What the Storm Left Behind
The divorce papers sat on the kitchen counter beside his magnesium supplements and her multivitamin bottles—a graveyard of shared mornings. Three months since she'd walked out, and still David reached for her favorite coffee mug before remembering she'd taken it.
He'd been cooking healthier lately. Fresh spinach wilting in the skillet, the way she'd taught him. Greens she'd insisted would save them both from heart disease and early graves. The irony wasn't lost on him: she'd left before either could kill the other.
Thunder rattled the windowpane. Another storm rolling off the Pacific, following the same path as the one on the night she'd packed her bags. He could still see her silhouette against the lightning that illuminated their bedroom—her back turned, shoulders squared, finally leaving after seven years of gradual withdrawal.
Barnaby, their Golden Retriever, nudged David's hand with his wet nose. The dog had been sleeping in his bed lately, taking up the empty side of the mattress. David had found himself talking to Barnaby more than he'd ever talked to her in those final months.

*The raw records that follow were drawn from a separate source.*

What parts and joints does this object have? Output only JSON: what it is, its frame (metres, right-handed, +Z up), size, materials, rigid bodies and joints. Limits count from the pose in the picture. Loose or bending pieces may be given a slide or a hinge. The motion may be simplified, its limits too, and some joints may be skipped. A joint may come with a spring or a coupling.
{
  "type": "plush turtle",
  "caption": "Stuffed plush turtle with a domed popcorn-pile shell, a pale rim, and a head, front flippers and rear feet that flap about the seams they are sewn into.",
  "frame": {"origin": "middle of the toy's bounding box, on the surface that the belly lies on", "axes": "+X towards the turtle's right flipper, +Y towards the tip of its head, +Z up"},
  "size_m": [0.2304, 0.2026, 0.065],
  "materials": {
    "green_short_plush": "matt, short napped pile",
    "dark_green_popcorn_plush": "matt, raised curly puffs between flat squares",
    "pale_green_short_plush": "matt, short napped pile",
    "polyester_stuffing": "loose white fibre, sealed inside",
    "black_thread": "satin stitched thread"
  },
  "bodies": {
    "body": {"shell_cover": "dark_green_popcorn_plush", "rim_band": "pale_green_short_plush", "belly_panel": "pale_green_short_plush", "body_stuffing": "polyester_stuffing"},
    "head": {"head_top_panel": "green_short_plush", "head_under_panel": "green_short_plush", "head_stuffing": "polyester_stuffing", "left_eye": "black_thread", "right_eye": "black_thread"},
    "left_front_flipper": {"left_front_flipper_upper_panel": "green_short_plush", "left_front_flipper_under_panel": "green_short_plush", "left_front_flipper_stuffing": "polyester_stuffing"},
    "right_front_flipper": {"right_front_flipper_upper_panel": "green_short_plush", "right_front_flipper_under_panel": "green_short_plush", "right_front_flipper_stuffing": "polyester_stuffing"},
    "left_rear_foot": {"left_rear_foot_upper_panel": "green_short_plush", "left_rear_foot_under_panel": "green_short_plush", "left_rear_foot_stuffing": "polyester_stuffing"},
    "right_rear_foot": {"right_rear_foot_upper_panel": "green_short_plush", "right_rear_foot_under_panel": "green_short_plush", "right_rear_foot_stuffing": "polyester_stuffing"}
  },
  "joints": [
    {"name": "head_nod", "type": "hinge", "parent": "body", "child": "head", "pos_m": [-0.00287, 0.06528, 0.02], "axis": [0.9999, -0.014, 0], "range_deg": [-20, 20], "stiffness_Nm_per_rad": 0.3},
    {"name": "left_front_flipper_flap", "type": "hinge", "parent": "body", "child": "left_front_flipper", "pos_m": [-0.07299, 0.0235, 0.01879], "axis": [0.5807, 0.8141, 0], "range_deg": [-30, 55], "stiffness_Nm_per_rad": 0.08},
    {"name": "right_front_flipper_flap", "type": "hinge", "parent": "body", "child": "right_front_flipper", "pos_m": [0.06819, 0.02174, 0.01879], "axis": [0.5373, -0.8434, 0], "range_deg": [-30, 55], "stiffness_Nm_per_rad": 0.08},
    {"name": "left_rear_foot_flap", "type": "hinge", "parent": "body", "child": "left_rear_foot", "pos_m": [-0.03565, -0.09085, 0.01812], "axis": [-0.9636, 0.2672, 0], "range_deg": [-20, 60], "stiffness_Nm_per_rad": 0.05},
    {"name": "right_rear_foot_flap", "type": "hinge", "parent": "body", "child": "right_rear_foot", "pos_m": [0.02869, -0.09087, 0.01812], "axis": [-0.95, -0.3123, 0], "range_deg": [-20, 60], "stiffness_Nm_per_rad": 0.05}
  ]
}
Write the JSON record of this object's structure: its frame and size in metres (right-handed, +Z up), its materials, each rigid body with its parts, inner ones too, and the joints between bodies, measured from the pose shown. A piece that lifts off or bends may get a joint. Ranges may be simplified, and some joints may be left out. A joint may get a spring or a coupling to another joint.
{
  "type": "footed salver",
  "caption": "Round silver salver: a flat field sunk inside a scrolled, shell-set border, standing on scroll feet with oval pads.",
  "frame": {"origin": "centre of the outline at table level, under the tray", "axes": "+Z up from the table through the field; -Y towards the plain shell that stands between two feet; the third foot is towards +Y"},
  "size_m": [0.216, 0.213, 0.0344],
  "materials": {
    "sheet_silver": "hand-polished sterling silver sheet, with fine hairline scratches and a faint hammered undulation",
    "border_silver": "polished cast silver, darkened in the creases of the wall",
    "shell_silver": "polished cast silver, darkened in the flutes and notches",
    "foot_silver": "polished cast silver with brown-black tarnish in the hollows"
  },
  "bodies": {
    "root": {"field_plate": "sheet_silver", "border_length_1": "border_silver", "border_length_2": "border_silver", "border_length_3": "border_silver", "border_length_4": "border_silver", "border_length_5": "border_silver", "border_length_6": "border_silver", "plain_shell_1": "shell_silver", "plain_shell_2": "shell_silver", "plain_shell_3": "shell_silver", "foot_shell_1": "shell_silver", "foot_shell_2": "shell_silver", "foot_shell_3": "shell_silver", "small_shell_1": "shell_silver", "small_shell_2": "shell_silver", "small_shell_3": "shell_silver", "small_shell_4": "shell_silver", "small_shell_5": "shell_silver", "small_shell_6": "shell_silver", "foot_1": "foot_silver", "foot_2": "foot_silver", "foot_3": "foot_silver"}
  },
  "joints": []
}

"You're better company than she was," he told the dog, scratching behind his ears. "At least you don't pretend you're happy when you're not."

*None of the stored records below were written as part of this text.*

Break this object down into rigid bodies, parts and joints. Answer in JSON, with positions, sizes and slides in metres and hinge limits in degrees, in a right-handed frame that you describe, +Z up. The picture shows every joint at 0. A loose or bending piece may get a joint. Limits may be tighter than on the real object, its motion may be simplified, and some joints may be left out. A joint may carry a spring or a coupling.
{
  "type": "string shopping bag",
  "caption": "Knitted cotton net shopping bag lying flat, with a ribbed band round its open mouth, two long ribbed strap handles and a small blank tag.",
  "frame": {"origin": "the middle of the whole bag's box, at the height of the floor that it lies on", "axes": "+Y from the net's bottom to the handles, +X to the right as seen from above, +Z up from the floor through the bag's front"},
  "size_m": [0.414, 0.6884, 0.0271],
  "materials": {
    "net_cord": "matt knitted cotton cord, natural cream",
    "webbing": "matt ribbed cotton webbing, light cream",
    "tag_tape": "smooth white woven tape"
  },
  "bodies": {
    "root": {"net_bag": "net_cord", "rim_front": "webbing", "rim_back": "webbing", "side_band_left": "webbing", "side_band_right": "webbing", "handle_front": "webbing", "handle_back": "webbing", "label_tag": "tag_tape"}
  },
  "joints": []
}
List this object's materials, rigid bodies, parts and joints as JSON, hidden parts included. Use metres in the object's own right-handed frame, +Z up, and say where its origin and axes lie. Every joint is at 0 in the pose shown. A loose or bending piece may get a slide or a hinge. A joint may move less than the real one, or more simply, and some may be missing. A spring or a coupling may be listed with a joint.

The spinach sputtered in the pan. He watched it shrink, darken, transform—how something so vibrant could collapse so completely under heat. Like them. Like love. Like all the things they'd promised would last forever while slowly poisoning each other with resentment.
Another flash of lightning, closer now. The apartment building groaned. Somewhere in this city, she was sleeping in someone else's bed, taking someone else's vitamins, pretending this time would be different.
David turned off the burner. He wasn't hungry anyway. He sat in the darkening kitchen with his dying marriage and his faithful dog, waiting for the power to fail completely, for something—anything—to finally break for good.